Children and adolescents may react adversely at different ages to themes of crime, suicide, drug and alcohol dependence, death, serious illness, family breakdown, death or separation from a parent, animal distress or cruelty to animals, children as victims, natural disasters and racism. Occasionally reviews may also signal themes that some parents may simply wish to know about.

Good versus evil, friendship, adventure, personal growth.

Use of violenceinfo

Research shows that children are at risk of learning that violence is an acceptable means of conflict resolution when violence is glamourised, performed by an attractive hero, successful, has few real life consequences, is set in a comic context and / or is mostly perpetrated by male characters with female victims, or by one race against another.

Repeated exposure to violent content can reinforce the message that violence is an acceptable means of conflict resolution. Repeated exposure also increases the risks that children will become desensitised to the use of violence in real life or develop an exaggerated view about the prevalence and likelihood of violence in their own world.

None of concern

Material that may scare or disturb children

Under fiveinfo

Children under five are most likely to be frightened by scary visual images, such as monsters, physical transformations.

None of concern

Aged five to eightinfo

Children aged five to eight will also be frightened by scary visual images and will also be disturbed by depictions of the death of a parent, a child abandoned or separated from parents, children or animals being hurt or threatened and / or natural disasters.

None of concern

Aged eight to thirteeninfo

Children aged eight to thirteen are most likely to be frightened by realistic threats and dangers, violence or threat of violence and / or stories in which children are hurt or threatened.

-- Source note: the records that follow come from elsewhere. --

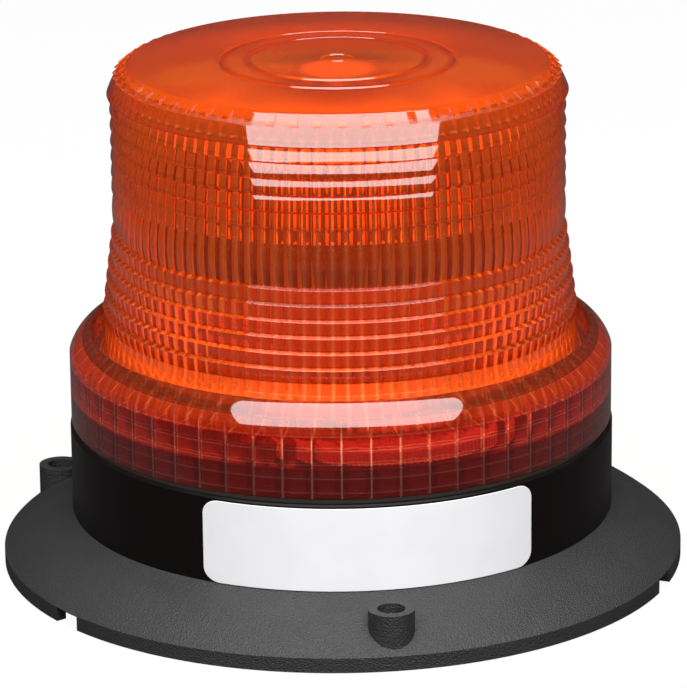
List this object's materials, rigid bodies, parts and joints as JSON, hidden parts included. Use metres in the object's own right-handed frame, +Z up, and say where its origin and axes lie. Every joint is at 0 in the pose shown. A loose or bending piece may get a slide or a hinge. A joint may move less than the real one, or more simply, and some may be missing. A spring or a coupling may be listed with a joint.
{
  "type": "rotating beacon",
  "caption": "Bolt-down warning beacon: grained flange, round black base, bayonet amber lens with ring prisms, fixed lamp and a motor-driven turning mirror.",
  "frame": {"origin": "centre of the plane that the flange stands on", "axes": "+Z up along the beacon's axis; the bare label faces -Y"},
  "size_m": [0.166, 0.166, 0.1242],
  "materials": {
    "flange_plastic": "coarse spark-eroded grain, dark grey",
    "housing_plastic": "smooth moulded, black",
    "label_film": "bare white label film",
    "black_rubber": "soft black",
    "amber_lens": "clear amber-orange moulded lens",
    "zinc_steel": "zinc plated",
    "motor_steel": "drawn and plated can",
    "dark_plastic": "dark moulded plastic",
    "brass": "turned",
    "gear_plastic": "natural moulded gear plastic",
    "washer_fibre": "red-brown fibre",
    "mirror_metal": "vacuum-metallised",
    "plated_brass": "nickel plated",
    "board_laminate": "green laminate",
    "led_phosphor": "yellow encapsulant",
    "terminal_plastic": "green moulded",
    "capacitor_sleeve": "dark sleeve",
    "ferrite": "dark ferrite with winding"
  },
  "bodies": {
    "housing": {"mount_flange": "flange_plastic", "base_housing": "housing_plastic", "id_label": "label_film", "lens_seal": "black_rubber", "cable_grommet": "black_rubber", "chassis_plate": "zinc_steel", "motor_case": "motor_steel", "motor_end_cap": "dark_plastic", "idler_pin": "zinc_steel", "idler_clip": "zinc_steel", "lamp_post": "zinc_steel", "thrust_washer": "washer_fibre", "retaining_clip": "zinc_steel", "lamp_holder": "dark_plastic", "lamp_contacts": "brass", "lamp_cap": "plated_brass", "lamp_collar": "dark_plastic", "led_tower": "board_laminate", "led_chips": "led_phosphor", "driver_board": "board_laminate", "terminal_block": "terminal_plastic", "board_transistor": "dark_plastic", "board_capacitors": "capacitor_sleeve", "board_choke": "ferrite", "chassis_screws": "zinc_steel", "post_screws": "zinc_steel", "motor_screws": "zinc_steel", "board_screws": "zinc_steel"},
    "lens": {"lens_dome": "amber_lens"},
    "rotator": {"turntable_gear": "gear_plastic", "turntable_bush": "brass", "reflector": "mirror_metal", "reflector_screws": "zinc_steel"},
    "idler": {"idler_gear": "gear_plastic"},
    "motor_rotor": {"motor_shaft": "zinc_steel", "motor_pinion": "brass"}
  },
  "joints": [
    {"name": "rotator_spin", "type": "hinge", "parent": "housing", "child": "rotator", "pos_m": [0, 0, 0.05], "axis": [0, 0, 1], "continuous": true},
    {"name": "idler_spin", "type": "hinge", "parent": "housing", "child": "idler", "pos_m": [0.00971, -0.03217, 0.045], "axis": [0, 0, 1], "continuous": true},
    {"name": "motor_spin", "type": "hinge", "parent": "housing", "child": "motor_rotor", "pos_m": [-0.01367, -0.03759, 0.043], "axis": [0, 0, 1], "continuous": true},
    {"name": "lens_twist", "type": "hinge", "parent": "housing", "child": "lens", "pos_m": [0, 0, 0.0357], "axis": [0, 0, 1], "range_deg": [0, 30]}
  ],
  "couplings": [
    {"joint": "idler_spin", "follows": "rotator_spin", "ratio": -6},
    {"joint": "motor_spin", "follows": "rotator_spin", "ratio": 24}
  ]
}
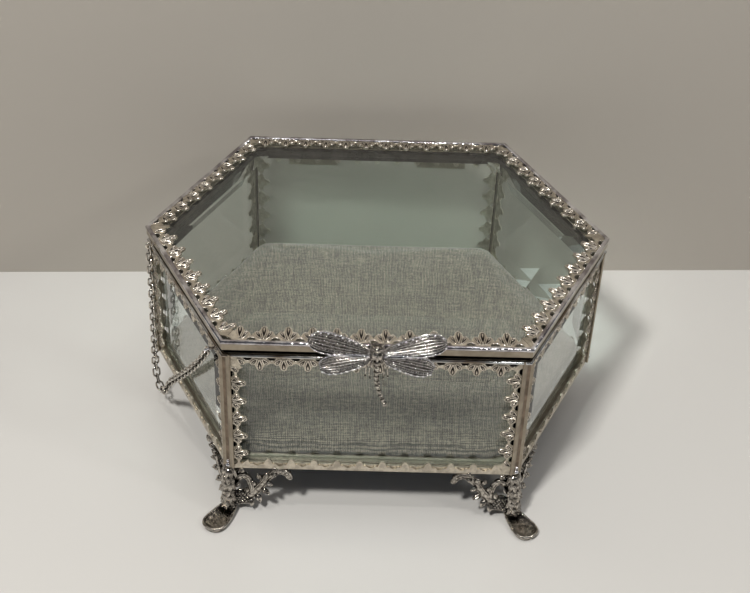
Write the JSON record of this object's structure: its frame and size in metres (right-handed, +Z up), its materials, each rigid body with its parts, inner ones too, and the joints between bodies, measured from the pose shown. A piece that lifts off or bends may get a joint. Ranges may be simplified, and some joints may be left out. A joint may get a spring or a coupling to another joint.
{
  "type": "glass casket box",
  "caption": "Hinged hexagonal display casket: bevelled panes in a metal frame with stamped lace trim, scroll feet, a lid chain and a linen cushion.",
  "frame": {"origin": "on the table under the middle of the box", "axes": "+X to the right along the front edge, -Y out of the front wall, +Z up"},
  "size_m": [0.1841, 0.1648, 0.0925],
  "materials": {
    "nickel": "bright nickel plate with a warm grey cast, worn darker in the hollows",
    "dark_nickel": "smooth nickel plate, darker where it is shaded",
    "pane": "clear bevelled glass with a green edge",
    "linen": "plain-woven grey-beige linen",
    "board": "stiff grey board",
    "felt": "short dark felt",
    "stone": "small clear cut stones"
  },
  "bodies": {
    "casket": {"floor_plate": "dark_nickel", "underside_felt": "felt", "lining_board": "board", "lining_cushion": "linen", "lower_rim": "nickel", "upper_rim": "dark_nickel", "pane_front": "pane", "pane_front_right": "pane", "pane_back_right": "pane", "pane_back": "pane", "pane_back_left": "pane", "pane_front_left": "pane", "post_front_left": "nickel", "post_front_right": "nickel", "post_right": "nickel", "post_back_right": "nickel", "post_back_left": "nickel", "post_left": "nickel", "lace_front": "nickel", "lace_front_right": "nickel", "lace_back_right": "nickel", "lace_back": "nickel", "lace_back_left": "nickel", "lace_front_left": "nickel", "foot_front_left": "nickel", "foot_front_right": "nickel", "foot_back_right": "nickel", "foot_back_left": "nickel", "foot_screws": "dark_nickel", "wall_leaf_left": "dark_nickel", "wall_leaf_right": "dark_nickel", "hinge_pin_left": "nickel", "hinge_pin_right": "nickel", "wall_leaf_rivets": "nickel", "chain_wall_eye": "nickel", "chain": "nickel"},
    "lid": {"lid_frame": "dark_nickel", "lid_pane": "pane", "lid_lace_front": "nickel", "lid_lace_front_right": "nickel", "lid_lace_back_right": "nickel", "lid_lace_back": "nickel", "lid_lace_back_left": "nickel", "lid_lace_front_left": "nickel", "lid_leaf_left": "dark_nickel", "lid_leaf_right": "dark_nickel", "dragonfly_body": "nickel", "dragonfly_wings": "nickel", "dragonfly_stones": "stone", "dragonfly_stud": "dark_nickel", "chain_lid_eye": "nickel"}
  },
  "joints": [
    {"name": "lid_hinge", "type": "hinge", "parent": "casket", "child": "lid", "pos_m": [0, 0.0727, 0.08065], "axis": [-1, 0, 0], "range_deg": [0, 89], "deforming": ["chain"]}
  ]
}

There is one scene in this movie that could scare or disturb children aged eight to thirteen:

  • It is momentarily thought that Mr Snoodle, Katsuma’s friend, has died when Dr Strangeglove pushes him off a ledge to fall to his death. It is later discovered that Mr Snoodle landed in a hot air balloon and survived without injury.

Over thirteeninfo

Children over the age of thirteen are most likely to be frightened by realistic physical harm or threats, molestation or sexual assault and / or threats from aliens or the occult.

None of concern

Product placement

None of concern

Sexual references

None of concern

Nudity and sexual activity

None of concern

Use of substances

None of concern

Coarse language

None of concern

In a nutshell

Moshi Monsters is a light-hearted tale of adventure and personal growth. Although Katsuma is initially obsessed with being the centre of attention and demonstrating the multitude of ways in which he believes he is better than others, he soon learns that teamwork is more important than he could have possibly imagined. His friend Poppet teaches him that it is alright to lean on your friends for support, and that sharing the spotlight with others doesn’t make your contribution any less worthwhile. As there is little violence and few scary scenes this movie is suitable for children of all ages.

The main messages from this movie are the contrasting nature of individuals who strive to abuse their position and power, and those who help others in need for selfless reasons. It demonstrates that behaving selfishly does not pay off, and eventually leads to isolation and social rejection.

Values in this movie that parents may wish to reinforce with their children include:

  • The importance of humility and understanding that you are not always the centre of attention.
  • Trusting your friends to help you when you need it, and acknowledging that you can’t accomplish every task entirely on your own. 
  • Understanding that there are more important things in life than being famous. 


This movie could also give parents the opportunity to discuss with their children attitudes and behaviours, and their real-life consequences, such as.

  • The abuse and misuse of power.
  • Not placing your trust in strangers, as you may not know their full motivations.